Jury selection for the lengthy trial began in early April, with prosecutors’ opening statements for the death penalty trial taking place in July. Throughout the last three months, prosecutors and defense attorneys have presented evidence of aggravating factors and mitigating circumstances.

As part of the prosecution’s case, family members of the victims were given the opportunity over the summer to take the stand and offer raw, emotional testimony about how Cruz’s actions had forever changed their lives. At one point, even members of Cruz’s defense team were brought to tears.
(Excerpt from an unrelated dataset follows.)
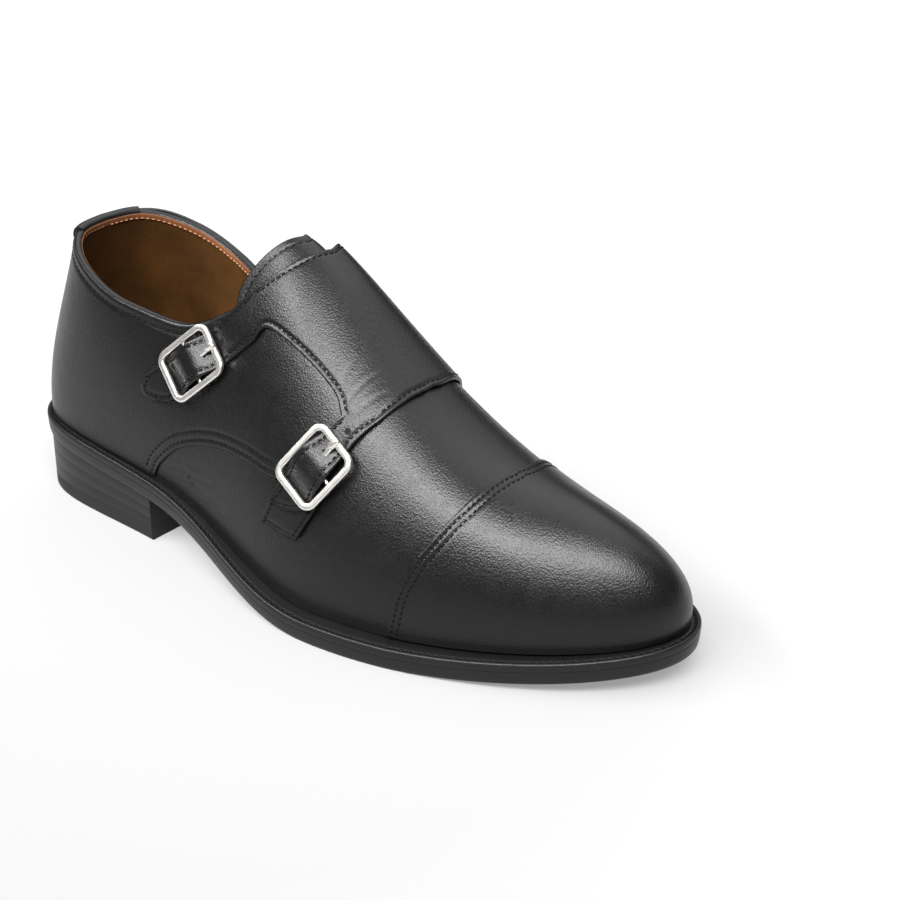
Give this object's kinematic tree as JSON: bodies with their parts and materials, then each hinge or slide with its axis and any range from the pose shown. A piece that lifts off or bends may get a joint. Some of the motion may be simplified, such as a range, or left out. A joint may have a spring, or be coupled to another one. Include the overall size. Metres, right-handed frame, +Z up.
{
  "type": "monk strap shoe",
  "caption": "Black calf double monk strap shoe for the right foot, with a cap toe, welted sole and stacked heel.",
  "frame": {"origin": "on the floor, under the back of the heel", "axes": "+X from heel to toe, +Y to the inner side of the foot, +Z up"},
  "size_m": [0.3006, 0.1067, 0.131],
  "materials": {
    "calf": "black box calf, semi gloss",
    "sole_edge": "blacked leather edge, waxed",
    "rubber": "matt black rubber",
    "footbed": "tan leather",
    "steel": "polished"
  },
  "bodies": {
    "root": {"outsole": "sole_edge", "welt": "sole_edge", "heel_stack": "sole_edge", "heel_top_piece": "rubber", "insole": "footbed", "upper": "calf", "toe_cap": "calf", "back_stay": "calf", "tongue": "calf", "inner_quarter_with_straps": "calf", "buckle_upper": "steel", "buckle_lower": "steel", "prong_upper": "steel", "prong_lower": "steel", "keeper_upper": "calf", "keeper_lower": "calf"}
  },
  "joints": []
}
The defense’s case came to an unexpected halt last month when – having called just 26 of 80 planned witnesses – public defenders assigned to represent Cruz abruptly rested, leading the judge to admonish the team for what she said was unprofessionalism, resulting in a courtroom squabble between her and the defense (the jury was not present).

Defense attorneys would later file a motion to disqualify the judge for her comments, arguing in part they suggested the judge was not impartial and Cruz’s right to a fair trial had been undermined. Prosecutors disagreed, writing “judicial comments, even of a critical or hostile nature, are not grounds for disqualification.”

Scherer ultimately denied the motion.